Return the lines from the line containing "of its flats" through the line containing "obj.parent = None" exactly. No other line should appear in the answer.
— START Source material —
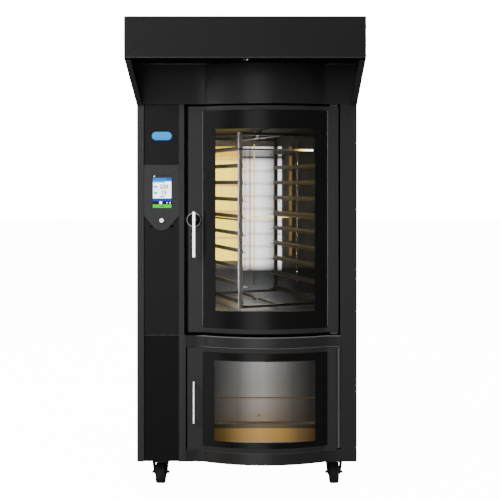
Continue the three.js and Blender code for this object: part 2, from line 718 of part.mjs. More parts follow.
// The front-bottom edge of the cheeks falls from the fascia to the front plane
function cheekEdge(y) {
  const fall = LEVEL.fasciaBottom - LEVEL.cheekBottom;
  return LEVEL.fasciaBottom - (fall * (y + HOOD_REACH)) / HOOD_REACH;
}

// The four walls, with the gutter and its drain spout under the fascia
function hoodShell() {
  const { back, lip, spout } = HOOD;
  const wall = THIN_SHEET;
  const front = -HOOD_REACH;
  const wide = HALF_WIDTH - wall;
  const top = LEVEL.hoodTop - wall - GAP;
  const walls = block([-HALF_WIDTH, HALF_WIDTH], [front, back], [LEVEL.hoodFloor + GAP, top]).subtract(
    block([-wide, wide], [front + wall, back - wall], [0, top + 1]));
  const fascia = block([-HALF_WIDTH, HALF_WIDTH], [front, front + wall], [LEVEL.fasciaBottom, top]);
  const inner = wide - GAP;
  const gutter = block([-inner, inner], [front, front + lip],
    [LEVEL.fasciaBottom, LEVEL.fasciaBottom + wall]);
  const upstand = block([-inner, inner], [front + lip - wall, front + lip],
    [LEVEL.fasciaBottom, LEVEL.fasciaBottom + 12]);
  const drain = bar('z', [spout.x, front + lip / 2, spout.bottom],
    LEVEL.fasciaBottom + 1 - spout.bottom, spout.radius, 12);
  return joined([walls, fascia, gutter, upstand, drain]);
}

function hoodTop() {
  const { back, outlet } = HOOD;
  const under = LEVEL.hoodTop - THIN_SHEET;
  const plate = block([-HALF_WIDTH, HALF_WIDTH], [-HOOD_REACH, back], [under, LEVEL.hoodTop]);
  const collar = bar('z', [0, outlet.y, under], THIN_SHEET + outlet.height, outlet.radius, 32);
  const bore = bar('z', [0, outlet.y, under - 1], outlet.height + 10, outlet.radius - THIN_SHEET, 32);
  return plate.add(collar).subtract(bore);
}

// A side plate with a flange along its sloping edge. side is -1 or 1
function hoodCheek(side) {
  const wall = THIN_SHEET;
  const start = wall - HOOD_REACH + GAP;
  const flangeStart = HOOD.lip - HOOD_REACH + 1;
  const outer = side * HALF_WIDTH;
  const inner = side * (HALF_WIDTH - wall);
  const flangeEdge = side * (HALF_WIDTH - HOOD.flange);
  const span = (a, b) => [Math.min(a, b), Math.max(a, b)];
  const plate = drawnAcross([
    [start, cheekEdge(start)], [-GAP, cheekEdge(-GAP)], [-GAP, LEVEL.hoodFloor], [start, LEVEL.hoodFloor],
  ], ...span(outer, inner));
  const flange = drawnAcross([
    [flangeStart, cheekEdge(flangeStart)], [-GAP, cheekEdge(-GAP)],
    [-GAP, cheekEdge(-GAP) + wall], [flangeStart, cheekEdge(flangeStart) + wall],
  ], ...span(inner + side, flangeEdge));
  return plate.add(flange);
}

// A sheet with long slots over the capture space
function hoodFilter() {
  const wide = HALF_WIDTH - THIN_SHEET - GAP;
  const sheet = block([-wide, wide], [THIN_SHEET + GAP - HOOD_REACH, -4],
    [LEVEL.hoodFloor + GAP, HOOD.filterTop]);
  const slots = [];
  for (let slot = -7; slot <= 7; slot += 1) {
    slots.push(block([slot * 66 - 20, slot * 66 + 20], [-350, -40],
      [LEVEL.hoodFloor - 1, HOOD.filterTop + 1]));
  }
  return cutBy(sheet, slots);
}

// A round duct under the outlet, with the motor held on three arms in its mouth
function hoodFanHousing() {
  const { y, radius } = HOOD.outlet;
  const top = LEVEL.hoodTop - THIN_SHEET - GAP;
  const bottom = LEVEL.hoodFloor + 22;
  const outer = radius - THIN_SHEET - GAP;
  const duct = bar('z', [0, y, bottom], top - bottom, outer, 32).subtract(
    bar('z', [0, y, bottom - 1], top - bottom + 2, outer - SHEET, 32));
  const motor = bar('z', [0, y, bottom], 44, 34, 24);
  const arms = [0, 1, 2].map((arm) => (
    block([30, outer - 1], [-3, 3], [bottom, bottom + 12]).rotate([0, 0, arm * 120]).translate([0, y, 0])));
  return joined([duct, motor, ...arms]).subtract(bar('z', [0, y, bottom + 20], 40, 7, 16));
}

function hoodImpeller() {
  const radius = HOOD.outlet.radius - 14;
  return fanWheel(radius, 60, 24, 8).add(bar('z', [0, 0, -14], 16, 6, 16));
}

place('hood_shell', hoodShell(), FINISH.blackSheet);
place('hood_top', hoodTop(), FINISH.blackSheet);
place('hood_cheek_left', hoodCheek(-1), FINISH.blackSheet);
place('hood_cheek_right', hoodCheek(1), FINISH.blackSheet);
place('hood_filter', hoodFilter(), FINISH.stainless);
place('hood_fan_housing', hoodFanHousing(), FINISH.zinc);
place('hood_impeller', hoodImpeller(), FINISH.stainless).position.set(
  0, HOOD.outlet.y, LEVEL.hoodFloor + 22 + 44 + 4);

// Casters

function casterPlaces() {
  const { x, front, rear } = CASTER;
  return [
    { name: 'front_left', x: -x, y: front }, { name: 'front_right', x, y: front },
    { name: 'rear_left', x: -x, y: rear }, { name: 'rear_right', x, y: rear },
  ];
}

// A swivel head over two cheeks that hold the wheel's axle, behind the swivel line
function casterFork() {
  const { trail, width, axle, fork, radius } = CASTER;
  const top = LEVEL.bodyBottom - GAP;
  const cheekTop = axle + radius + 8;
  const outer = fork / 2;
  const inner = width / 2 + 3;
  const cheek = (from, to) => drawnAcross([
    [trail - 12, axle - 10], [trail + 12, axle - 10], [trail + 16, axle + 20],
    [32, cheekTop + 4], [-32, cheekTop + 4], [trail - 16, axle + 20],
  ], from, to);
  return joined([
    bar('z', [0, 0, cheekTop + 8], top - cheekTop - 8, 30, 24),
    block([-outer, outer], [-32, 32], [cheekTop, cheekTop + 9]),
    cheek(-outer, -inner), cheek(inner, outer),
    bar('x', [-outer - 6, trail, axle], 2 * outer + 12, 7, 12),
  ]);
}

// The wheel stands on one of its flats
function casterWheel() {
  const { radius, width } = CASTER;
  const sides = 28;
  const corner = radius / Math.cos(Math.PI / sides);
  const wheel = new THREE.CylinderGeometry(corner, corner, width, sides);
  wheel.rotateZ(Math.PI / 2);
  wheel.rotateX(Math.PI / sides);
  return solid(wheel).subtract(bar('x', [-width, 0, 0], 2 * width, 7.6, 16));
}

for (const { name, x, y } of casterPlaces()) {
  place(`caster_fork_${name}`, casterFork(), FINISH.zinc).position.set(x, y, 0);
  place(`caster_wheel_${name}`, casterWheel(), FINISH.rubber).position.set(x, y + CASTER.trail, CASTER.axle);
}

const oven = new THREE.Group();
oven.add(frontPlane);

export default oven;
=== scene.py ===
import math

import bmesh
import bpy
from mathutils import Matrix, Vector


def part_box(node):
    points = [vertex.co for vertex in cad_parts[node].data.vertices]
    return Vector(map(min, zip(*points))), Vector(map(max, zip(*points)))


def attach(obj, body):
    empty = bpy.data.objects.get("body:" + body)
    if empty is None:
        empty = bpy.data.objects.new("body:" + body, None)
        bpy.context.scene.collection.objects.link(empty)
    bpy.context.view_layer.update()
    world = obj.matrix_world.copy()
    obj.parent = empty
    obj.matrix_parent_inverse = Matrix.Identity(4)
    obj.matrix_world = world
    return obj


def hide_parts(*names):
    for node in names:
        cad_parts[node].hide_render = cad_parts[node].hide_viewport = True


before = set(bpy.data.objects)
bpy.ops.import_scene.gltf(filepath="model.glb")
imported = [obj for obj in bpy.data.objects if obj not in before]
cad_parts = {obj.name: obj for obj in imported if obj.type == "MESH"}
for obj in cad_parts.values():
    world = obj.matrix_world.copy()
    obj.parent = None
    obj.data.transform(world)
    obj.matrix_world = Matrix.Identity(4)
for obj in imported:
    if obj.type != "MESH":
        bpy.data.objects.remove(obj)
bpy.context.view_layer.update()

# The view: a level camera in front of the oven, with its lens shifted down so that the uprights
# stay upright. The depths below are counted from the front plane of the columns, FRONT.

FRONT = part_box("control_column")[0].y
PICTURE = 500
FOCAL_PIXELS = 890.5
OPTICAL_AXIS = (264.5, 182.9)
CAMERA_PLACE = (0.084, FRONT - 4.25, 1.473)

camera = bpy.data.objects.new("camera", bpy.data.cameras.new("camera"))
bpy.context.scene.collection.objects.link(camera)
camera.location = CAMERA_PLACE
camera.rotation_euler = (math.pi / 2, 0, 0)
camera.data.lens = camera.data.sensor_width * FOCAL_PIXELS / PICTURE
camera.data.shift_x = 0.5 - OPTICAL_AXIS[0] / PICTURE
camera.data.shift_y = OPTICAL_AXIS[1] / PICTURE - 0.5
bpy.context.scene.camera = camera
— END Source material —
### Complete response
// The wheel stands on one of its flats
function casterWheel() {
  const { radius, width } = CASTER;
  const sides = 28;
  const corner = radius / Math.cos(Math.PI / sides);
  const wheel = new THREE.CylinderGeometry(corner, corner, width, sides);
  wheel.rotateZ(Math.PI / 2);
  wheel.rotateX(Math.PI / sides);
  return solid(wheel).subtract(bar('x', [-width, 0, 0], 2 * width, 7.6, 16));
}

for (const { name, x, y } of casterPlaces()) {
  place(`caster_fork_${name}`, casterFork(), FINISH.zinc).position.set(x, y, 0);
  place(`caster_wheel_${name}`, casterWheel(), FINISH.rubber).position.set(x, y + CASTER.trail, CASTER.axle);
}

const oven = new THREE.Group();
oven.add(frontPlane);

export default oven;
=== scene.py ===
import math

import bmesh
import bpy
from mathutils import Matrix, Vector


def part_box(node):
    points = [vertex.co for vertex in cad_parts[node].data.vertices]
    return Vector(map(min, zip(*points))), Vector(map(max, zip(*points)))


def attach(obj, body):
    empty = bpy.data.objects.get("body:" + body)
    if empty is None:
        empty = bpy.data.objects.new("body:" + body, None)
        bpy.context.scene.collection.objects.link(empty)
    bpy.context.view_layer.update()
    world = obj.matrix_world.copy()
    obj.parent = empty
    obj.matrix_parent_inverse = Matrix.Identity(4)
    obj.matrix_world = world
    return obj


def hide_parts(*names):
    for node in names:
        cad_parts[node].hide_render = cad_parts[node].hide_viewport = True


before = set(bpy.data.objects)
bpy.ops.import_scene.gltf(filepath="model.glb")
imported = [obj for obj in bpy.data.objects if obj not in before]
cad_parts = {obj.name: obj for obj in imported if obj.type == "MESH"}
for obj in cad_parts.values():
    world = obj.matrix_world.copy()
    obj.parent = None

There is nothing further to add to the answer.